- Date: 19–25 May
- Edition: 14th
- Category: Grand Prix
- Draw: 32S / 16D
- Prize money: $85,000
- Surface: Clay / outdoor
- Location: Florence, Italy

Champions

Singles
- Andrés Gómez

Doubles
- Sergio Casal / Emilio Sánchez
- ← 1985 · ATP Florence · 1987 →

= 1986 Torneo Internazionale Città di Firenze =

The 1986 Torneo Internazionale Città di Firenze, also known as the Florence Open, was a men's tennis tournament played on outdoor clay courts in Florence, Italy that was part of the 1986 Nabisco Grand Prix circuit.

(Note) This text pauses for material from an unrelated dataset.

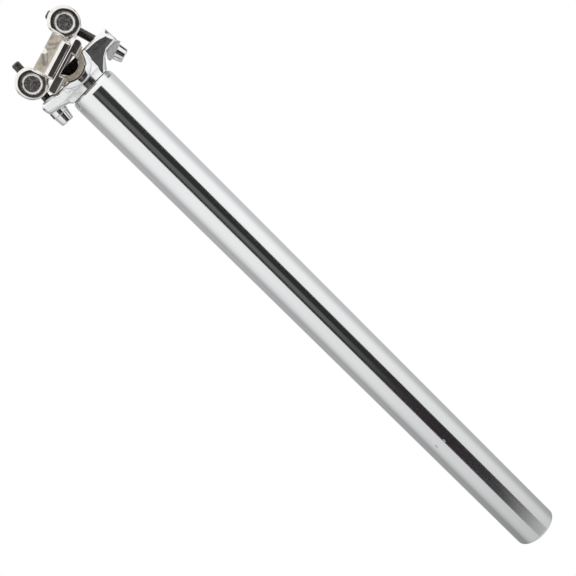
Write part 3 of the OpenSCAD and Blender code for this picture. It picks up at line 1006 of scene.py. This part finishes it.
def make_world():
    world = bpy.data.worlds.new("studio")
    bpy.context.scene.world = world
    world.use_nodes = True
    tree = world.node_tree
    tree.nodes.clear()
    link = tree.links.new

    def math_node(operation, *values, clamp=False):
        node = tree.nodes.new("ShaderNodeMath")
        node.operation = operation
        node.use_clamp = clamp
        for socket, value in zip(node.inputs, values):
            if isinstance(value, (int, float)):
                socket.default_value = value
            else:
                link(value, socket)
        return node.outputs["Value"]

    def ramp(value, stops, interpolation="LINEAR"):
        node = tree.nodes.new("ShaderNodeValToRGB")
        node.color_ramp.interpolation = interpolation
        elements = node.color_ramp.elements
        while len(elements) < len(stops):
            elements.new(0.5)
        for element, (place, level) in zip(elements, stops):
            element.position = place
            element.color = (level, level, level, 1)
        link(value, node.inputs["Fac"])
        return node.outputs["Color"]

    def edge(value, start, end):
        """0 before start, 1 past end, smooth between."""
        node = tree.nodes.new("ShaderNodeMapRange")
        node.interpolation_type = "SMOOTHSTEP"
        node.inputs["From Min"].default_value = start
        node.inputs["From Max"].default_value = end
        link(value, node.inputs["Value"])
        return node.outputs["Result"]

    def mixed(factor, a, b):
        node = tree.nodes.new("ShaderNodeMix")
        node.data_type = "RGBA"
        link(factor, node.inputs["Factor"])
        for socket, value in zip((node.inputs[6], node.inputs[7]), (a, b)):
            if isinstance(value, tuple):
                socket.default_value = value
            else:
                link(value, socket)
        return node.outputs[2]

    coordinate = tree.nodes.new("ShaderNodeTexCoord")
    parts = tree.nodes.new("ShaderNodeSeparateXYZ")
    link(coordinate.outputs["Generated"], parts.inputs["Vector"])
    x, y, z = parts.outputs
    degrees = 180 / math.pi
    azimuth = math_node("MULTIPLY", math_node("ARCTAN2", x, math_node("MULTIPLY", y, -1)), degrees)
    height = math_node("MULTIPLY", math_node("ARCSINE", z), degrees)
    share = math_node("DIVIDE", math_node("ADD", azimuth, 180), 360)
    walls = ramp(share, [((a + 180) / 360, level) for a, level in WALLS])
    rise = ramp(math_node("DIVIDE", math_node("ADD", height, 90), 180), RISE)
    walls = mixed(edge(height, 8, 35), walls, (1.0, 1.0, 1.0, 1))
    for left, right, low in FLAGS:
        flag = math_node("MULTIPLY", edge(azimuth, left - 2, left + 2),
                         math_node("SUBTRACT", 1, edge(azimuth, right - 2, right + 2)))
        above = edge(height, FLAG_HIGH - 1.5, FLAG_HIGH + 1.5)
        flag = math_node("MULTIPLY", flag, edge(height, low - 0.3, low + 0.3))
        flag = math_node("MULTIPLY", flag, math_node("SUBTRACT", 1, above))
        walls = mixed(flag, walls, FLAG_COLOUR)
    shade = tree.nodes.new("ShaderNodeVectorMath")
    shade.operation = "MULTIPLY"
    link(walls, shade.inputs[0])
    link(rise, shade.inputs[1])
    walls = shade.outputs["Vector"]
    screen = ramp(math_node("DIVIDE", math_node("ADD", azimuth, 40), 80),
                  [((a + 40) / 80, level) for a, level in SCREEN])
    # The screen's paler middle strip ends level with the joint, and fades out lower down
    dark = tuple(SCREEN[0][1] * tint for tint in SCREEN_TINT)
    strip = math_node("MULTIPLY", edge(height, -24, -15), math_node("SUBTRACT", 1, edge(height, 0.5, 2)))
    screen = mixed(strip, (*dark, 1), screen)
    inside = math_node("MULTIPLY", edge(azimuth, SCREEN_LEFT - 1.2, SCREEN_LEFT + 1.2),
                       math_node("SUBTRACT", 1, edge(azimuth, SCREEN_RIGHT - 1.5, SCREEN_RIGHT + 1.5)))
    upright = math_node("MULTIPLY", edge(height, SCREEN_LOW - 0.8, SCREEN_LOW + 0.6),
                        math_node("SUBTRACT", 1, edge(height, SCREEN_HIGH - 1, SCREEN_HIGH + 1)))
    light = mixed(math_node("MULTIPLY", inside, upright), walls, screen)
    # Behind the object the studio is plain white
    path = tree.nodes.new("ShaderNodeLightPath")
    light = mixed(path.outputs["Is Camera Ray"], light, (1, 1, 1, 1))
    background = tree.nodes.new("ShaderNodeBackground")
    link(light, background.inputs["Color"])
    output = tree.nodes.new("ShaderNodeOutputWorld")
    link(background.outputs["Background"], output.inputs["Surface"])


def make_floor():
    """A pale, evenly lit floor just under the tube's end."""
    low, high, reach = -0.8, -0.6, 160
    points, faces = lathe([(0, high), (reach, high), (reach, low), (0, low)], 96)
    material = bpy.data.materials.new("floor")
    material.use_nodes = True
    tree = material.node_tree
    tree.nodes.clear()
    glow = tree.nodes.new("ShaderNodeEmission")
    glow.inputs["Color"].default_value = (1, 1, 1, 1)
    output = tree.nodes.new("ShaderNodeOutputMaterial")
    tree.links.new(glow.outputs["Emission"], output.inputs["Surface"])
    floor = add_mesh("floor", points, faces, [material])
    floor.visible_glossy = False


# Mesh size of the forged pieces, in millimetres. The clamp's is a little coarser, to bound its faces.
STEP = 0.3
CLAMP_STEP = 1.08 * STEP
FRONT_BOLT_L, REAR_BOLT_L = 34.5, 39.5

make_camera()
make_world()
make_floor()
make_tube()
make_spigot()
make_bond()
make_head(STEP)
make_cradle(STEP)
make_clamp(CLAMP_STEP)
make_nut("front", FRONT_NUT, FRONT_LEAN)
make_nut("rear", REAR_NUT, REAR_LEAN)
make_front_washer()
make_rear_washer()
make_bolt("front", FRONT_PIVOT, FRONT_LEAN, 1.5, FRONT_BOLT_L)
make_bolt("rear", REAR_PIVOT, REAR_LEAN, 2.7, REAR_BOLT_L)
bpy.context.scene.view_settings.view_transform = "Standard"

It was the 14th edition of the tournament and was played from 19 May until 25 May 1986. First-seeded Andrés Gómez won the singles title.

==Finals==
===Singles===
ECU Andrés Gómez defeated SWE Henrik Sundström 6–3, 6–4
- It was Gómez's 2nd singles title of the year and the 1st of his career.

===Doubles===
ESP Sergio Casal / ESP Emilio Sánchez defeated USA Mike De Palmer / USA Gary Donnelly 6–4, 7–6
- It was Casal's 2nd doubles title of the year and the 5th of his career. It was Sánchez's 2nd doubles title of the year and the 5th of his career.